The outgoing Chief Justice of India T S Thakur on Tuesday once again expressed concern over the lack of judges amid growing pendency of cases and asked the judiciary to be ready for future challenges to ensure that the nation remains an "inclusive society".

Justice Thakur, who served for almost a year as the 43rd CJI, dealt with a range of issues in his farewell address in the apex court premises and said there are as many as three crore cases pending cases in courts across the country and the issue has to be tackled efficiently given the paucity of judges.

Outgoing Chief Justice of India Justice TS Thakur is greeted with a shawl as CJI-designate Justice JS Khehar looks on, during a farewell ceremony in New Delhi on Tuesday
 

 

The farewell function organised by the SCBA saw the presence of most of the apex court judges and the senior lawyers of the Supreme Court. 

Here are some important excerpts from his farewell speech:

Importance of development and peace:

"It is not enough to build buildings and projects, it is more important to build institutions to ensure peace as nothing is possible without peace"

Outgoing Chief Justice of India Justice TS Thakur with CJI-designate Justice JS Khehar at his farewell ceremony in New Delhi on Tuesday
 

 

Challenges posed to the judiciary:

"The present has great challenges. We have three crore cases. We have problems of infrastructure. We have problems of judge strength being low... But please remember, we will have greater challenges in the future and that is what we have to be prepared for". 

"You will have very, very serious issues coming up in times not very far from now. You will have issues regarding cyber laws, medico-legal cases, genetics and privacy etc. You will have issues of making India an inclusive society." 

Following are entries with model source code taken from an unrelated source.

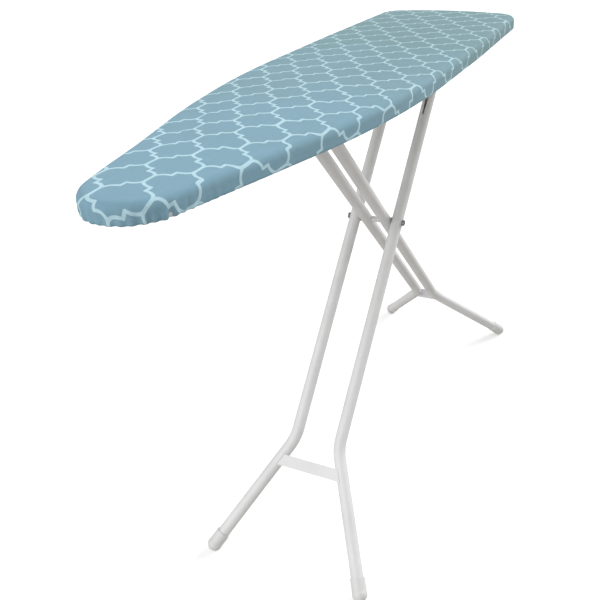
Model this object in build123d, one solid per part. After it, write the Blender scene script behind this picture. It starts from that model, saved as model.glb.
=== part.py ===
from build123d import *
import os
from math import atan2, cos, degrees, hypot, radians, sin, sqrt, tan

# Folding ironing board: a padded, covered steel top on two crossing leg frames.
# Origin on the floor under the middle of the top, +X towards the blunt tail, +Z up, millimetres.

# ---- Board top, seen from above ----
board_length = 1346.0
board_half_width = 181.0
nose_radius = 68.0
flank_angle = 14.6          # how fast the nose widens, degrees
shoulder_radius = 1765.0
side_break_x = 300.0        # where the sides start to draw in
side_break_radius = 3000.0
tail_half_width = 172.0
tail_corner_radius = 52.0
tail_lean = 12.0            # how far the tail edge leans back, degrees
tail_radius = 457.0

# ---- Board top, seen from the side ----
surface_height = 935.0
cover_thickness = 1.2
cover_edge_radius = 8.0
pad_thickness = 8.3
soft_clearance = 0.3
sheet_thickness = 0.9
rim_height = 19.0
rim_wall = 1.2
rim_lip = 9.0
hem_width = 17.0
hem_gap = 1.4               # room for the elastic between the hem and the rim
elastic_width = 5.0
elastic_thickness = 1.0

# ---- Perforations ----
hole_radius = 7.0
hole_pitch_x = 48.0
hole_pitch_y = 24.0
hole_edge_margin = 16.0

# ---- Underside ribs and straps ----
rib_offset = 75.0
rib_width = 22.0
rib_depth = 12.0
rib_wall = 1.0
rib_nose_margin = 203.0
rib_tail_margin = 153.0
strap_width = 40.0
strap_thickness = 1.5
strap_overhang = 3.0
rivet_radius = 2.0
rivet_head_radius = 4.2
rivet_head_height = 1.4

# ---- Leg frames ----
pivot_drop = 50.0           # both top pivots below the ironing surface
leg_angle = 43.0            # each leg frame's lean from upright, degrees
upper_leg = 426.0           # from a top pivot to the centre pivot, the same on both frames
centre_pivot_x = 136.5
tube_radius = 12.7
tube_wall = 1.2
tube_end = 13.0             # tube left beyond the top pivot
inner_spacing = 46.0        # between the inner frame's tube axes
tube_side_gap = 1.6         # between an inner tube and the outer tube beside it
bend_height = 203.0
bend_radius = 100.0
outer_foot_spread = 168.0   # half the distance between the outer frame's feet
inner_foot_spread = 175.0
foot_ball_wall = 2.6        # how much further the foot's ball stands out than the tube
foot_flat_depth = 0.6
foot_sleeve_wall = 2.0
foot_sleeve_length = 30.0
foot_seat = 6.0             # from the ball's centre to the tube's end
bar_drop = 40.0             # from the bend to the top of the crossbar, along the leg
bar_height = 24.0
bar_thickness = 3.0
bar_set_back = 1.0          # the bar's face behind the front of the tubes
edge_bar_drop = 12.0        # the inner frame's bar stands on edge, this far below the bend
edge_bar_width = 24.0
mouth_width = 9.0           # opening in each outer tube's nose side, for the lug it hangs on
mouth_straight = 100.0      # how far below the pivot the opening starts to narrow
mouth_length = 170.0
mouth_end_width = 3.0
plug_thickness = 2.0
plug_depth = 8.0

# ---- Pins ----
pin_radius = 4.0
running_clearance = 0.05
side_clearance = 0.2
nut_radius = 6.5
nut_height = 4.0
nut_grip = 1.0              # pin left beyond the nut's middle
washer_radius = 9.0
sleeve_radius = 6.2

# ---- Pivot bracket and height track ----
lug_thickness = 3.0
lug_radius = 8.0
bracket_length = 44.0
bracket_rivet_offset = 18.0
spacer_radius = 6.5
track_half_width = 8.0
track_wall = 2.0
track_web = 2.0             # also the pivot bracket's plate
track_tail_margin = 15.0    # track beyond the lever's rod
track_nose_margin = 45.0
track_depth_below_pivot = 12.0
slot_end_room = 1.0
bush_radius = 8.0

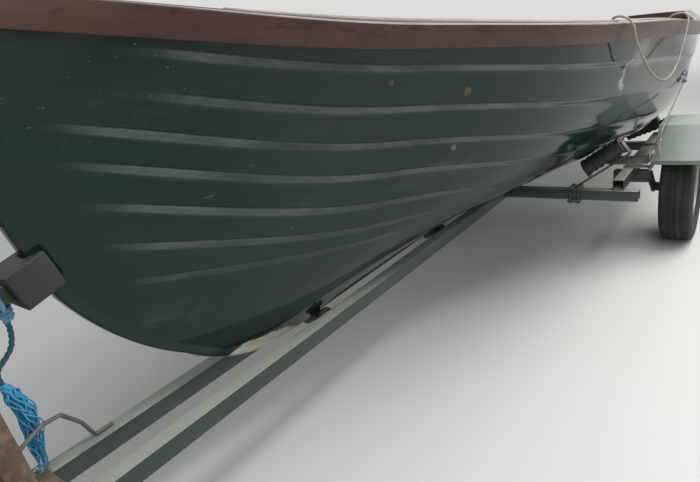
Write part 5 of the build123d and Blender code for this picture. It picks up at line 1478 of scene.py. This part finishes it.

"The nation cannot progress unless judiciary also gets ready to handle the challenges that the development and progress bring with them". 

A file photo 

 

Advice to lawyers:

"We have seen the race for becoming a judge, efforts to become a judge and very recently the race for becoming a senior advocate. I have always felt that these distinctions should come to you uninvited. You must not invite them you must not ask for them. You must be considered deserving and suitable for such a distinction."

In a lighter vein:

"One amendment I would like to happen in the Constitution is to let the retired judges practice."